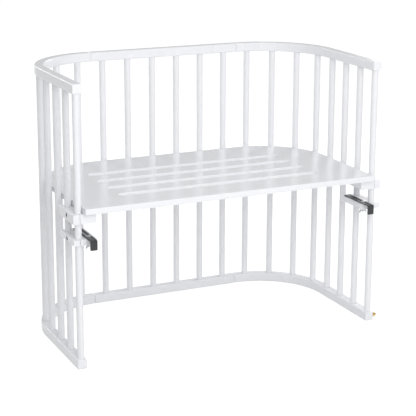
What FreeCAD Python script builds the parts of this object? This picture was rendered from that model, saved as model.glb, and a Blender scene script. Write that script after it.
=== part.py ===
import FreeCAD, Part
import math
import os

import Sketcher

# Bedside sleeper crib. Two U-shaped wooden rails, one on the floor and one on top, are held apart by
# round rods. A slotted sleeping board lies inside the U on wooden clamps that grip the rods, and two
# smaller clamps carry the steel hooks that hold the crib to a bed. Millimetres, Z up. The origin is
# on the floor under the middle of the back rods, and the open front faces -Y.

SIZES = {
    # frame
    "outer_width": 940.0,
    "outer_depth": 512.0,
    "outer_height": 788.0,
    "rail_width": 27.0,
    "rail_height": 27.0,
    "rail_bevel": 2.0,
    "bend_radius": 215.0,
    "rod_diameter": 19.0,
    "rod_inset": 14.0,
    # loose tenons across the seams of the rails
    "tenon_length": 40.0,
    "tenon_width": 12.0,
    "tenon_height": 10.0,
    "glue_gap": 0.05,
    "end_gap": 0.5,
    # sleeping board
    "board_top": 455.0,
    "board_thickness": 17.0,
    "board_gap": 1.2,
    "board_overhang": 19.0,
    "board_corner": 3.0,
    "slot_length": 625.0,
    "slot_width": 27.0,
    "slot_pitch": 81.6,
    "slot_setback": 106.0,
    # clamps
    "clamp_overhang": 17.5,
    "clamp_bore_gap": 0.3,
    "outer_bevel": 2.5,
    "outer_strip_depth": 18.7,
    "inner_bevel": 4.0,
    "inner_strip_depth": 46.2,
    "deck_clamp_height": 27.0,
    "hook_clamp_height": 16.0,
    "hook_clamp_top": 368.0,
    # heads of the clamp bolts
    "bolt_head": 11.0,
    "bolt_head_height": 6.0,
    "bolt_key": 5.0,
    "bolt_key_depth": 3.0,
    "bolt_recess": 13.0,
    "bolt_recess_depth": 8.0,
    # steel hooks
    "hook_plate": 3.0,
    "hook_width": 20.0,
    "hook_length": 136.0,
    "hook_reach": 31.5,
    "hook_drop": 28.0,
    "hook_bend": 5.0,
    "hook_corner": 2.5,
    "hook_slot_width": 6.6,
    "hook_slot_start": 22.0,
    "hook_slot_length": 96.0,
    # bolt and wing nut of each hook
    "stud_diameter": 6.0,
    "stud_head": 15.0,
    "stud_head_height": 3.6,
    "stud_bevel": 0.5,
    "stud_hole_gap": 0.25,
    "stud_inset": 16.0,
    "stud_tail": 3.0,
    "thread_gap": 0.05,
    "nut_hub": 10.0,
    "nut_hub_height": 8.0,
    "wing_span": 27.0,
    "wing_height": 13.5,
    "wing_plate": 2.6,
    "wing_rise": 5.0,
    "wing_tip": 6.0,
    "wing_cut": 2.0,
    "wing_root_low": 7.0,
    "wing_root_high": 1.2,
    "left_wing_turn": 35.0,
    "right_wing_turn": 8.0,
    # brass knob on the right foot
    "knob_flange": 15.0,
    "knob_tip": 9.0,
    "knob_length": 11.0,
    "knob_rim": 2.0,
    "knob_inset": 7.0,
    "knob_height": 15.0,
}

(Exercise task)
Using the data above, restate word for word the lines from its opening line through the line that contains "# on the floor", and no more.

(Reply to the exercise)
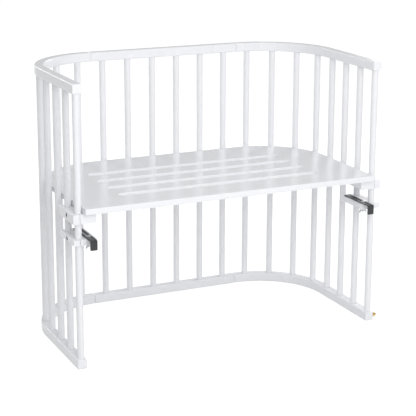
What FreeCAD Python script builds the parts of this object? This picture was rendered from that model, saved as model.glb, and a Blender scene script. Write that script after it.
=== part.py ===
import FreeCAD, Part
import math
import os

import Sketcher

# Bedside sleeper crib. Two U-shaped wooden rails, one on the floor and one on top, are held apart by
# round rods. A slotted sleeping board lies inside the U on wooden clamps that grip the rods, and two
# smaller clamps carry the steel hooks that hold the crib to a bed. Millimetres, Z up. The origin is
# on the floor under the middle of the back rods, and the open front faces -Y.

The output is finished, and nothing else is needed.